A chiudere un percorso artistico pressoché netto ci saranno gli ultimi eccellenti lasciti discografici, opere di un pacificato (ma non troppo) e venerato (mai abbastanza) maestro, dominati da quel “Comicopera”, sublime esercizio d’impossibile equilibrio tra cerebrale ed emozionale, che si aggiudicò meritatamente i riconoscimenti della più illuminata stampa musicale internazionale, e che ha anche il merito di aver fatto conoscere a tanti una composizione dei benemeriti C.S.I. di Giovanni Lindo  Ferretti (“Del mondo”). 

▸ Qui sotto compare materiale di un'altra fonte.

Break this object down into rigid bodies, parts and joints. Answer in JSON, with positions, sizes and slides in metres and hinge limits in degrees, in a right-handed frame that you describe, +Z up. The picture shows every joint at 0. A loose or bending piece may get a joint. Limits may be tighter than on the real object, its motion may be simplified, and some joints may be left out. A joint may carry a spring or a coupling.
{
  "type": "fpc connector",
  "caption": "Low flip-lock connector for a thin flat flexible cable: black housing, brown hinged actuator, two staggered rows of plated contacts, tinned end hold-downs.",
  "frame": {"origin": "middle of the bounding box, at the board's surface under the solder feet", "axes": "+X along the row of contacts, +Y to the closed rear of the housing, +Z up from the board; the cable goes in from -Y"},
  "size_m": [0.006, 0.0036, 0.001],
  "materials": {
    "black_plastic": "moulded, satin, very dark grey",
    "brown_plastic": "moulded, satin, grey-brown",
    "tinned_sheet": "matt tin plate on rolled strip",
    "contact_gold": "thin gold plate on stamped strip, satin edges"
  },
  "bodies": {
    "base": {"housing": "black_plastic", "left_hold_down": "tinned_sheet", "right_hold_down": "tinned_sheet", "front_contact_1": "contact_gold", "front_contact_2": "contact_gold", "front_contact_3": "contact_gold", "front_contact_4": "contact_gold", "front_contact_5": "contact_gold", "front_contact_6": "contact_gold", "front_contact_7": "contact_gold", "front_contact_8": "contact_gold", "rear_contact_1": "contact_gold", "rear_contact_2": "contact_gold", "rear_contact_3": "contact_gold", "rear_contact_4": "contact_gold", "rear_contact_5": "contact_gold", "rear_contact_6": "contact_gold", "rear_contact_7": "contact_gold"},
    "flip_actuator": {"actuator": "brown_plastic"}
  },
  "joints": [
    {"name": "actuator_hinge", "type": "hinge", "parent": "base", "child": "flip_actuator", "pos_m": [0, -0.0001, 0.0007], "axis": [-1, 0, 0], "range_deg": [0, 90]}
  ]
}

In mezzo a questo e tanto altro scorrono l’arte, la politica, la rabbia, l’umorismo, l’indignazione, l’alcol, le meditazioni, i fallimenti. La vita. E la compagna della vita: Alfreda “Alfie” Benge, coautrice di molte liriche e raffinata pittrice, le cui creazioni ritroviamo nel ricco apparato iconografico del libro.

Ma le sorprese non finiscono qui: lo scorso aprile l’icona del rock russo Boris Grebenshikov ha rilasciato il singolo “Stella Maris” che vede Wyatt contribuire con voce, tuba e cornetta. Ed è straniante e delizioso sentire l’irsuto iconoclasta arabescare un’icona mariana d’altissima spiritualità. 

Ora è legittimo sperare che quest’ultimo prezioso cameo preluda ad un ripensamento sull’esilio che ci possa regalare altre magie.
Lo so, I’m a believer… lo so, sto sognando, in volo tra le morbide ali d’una chagalliana colomba, proprio lì, tra le seriche nubi della copertina di “Shleep”. Non mi svegliate, ve ne prego!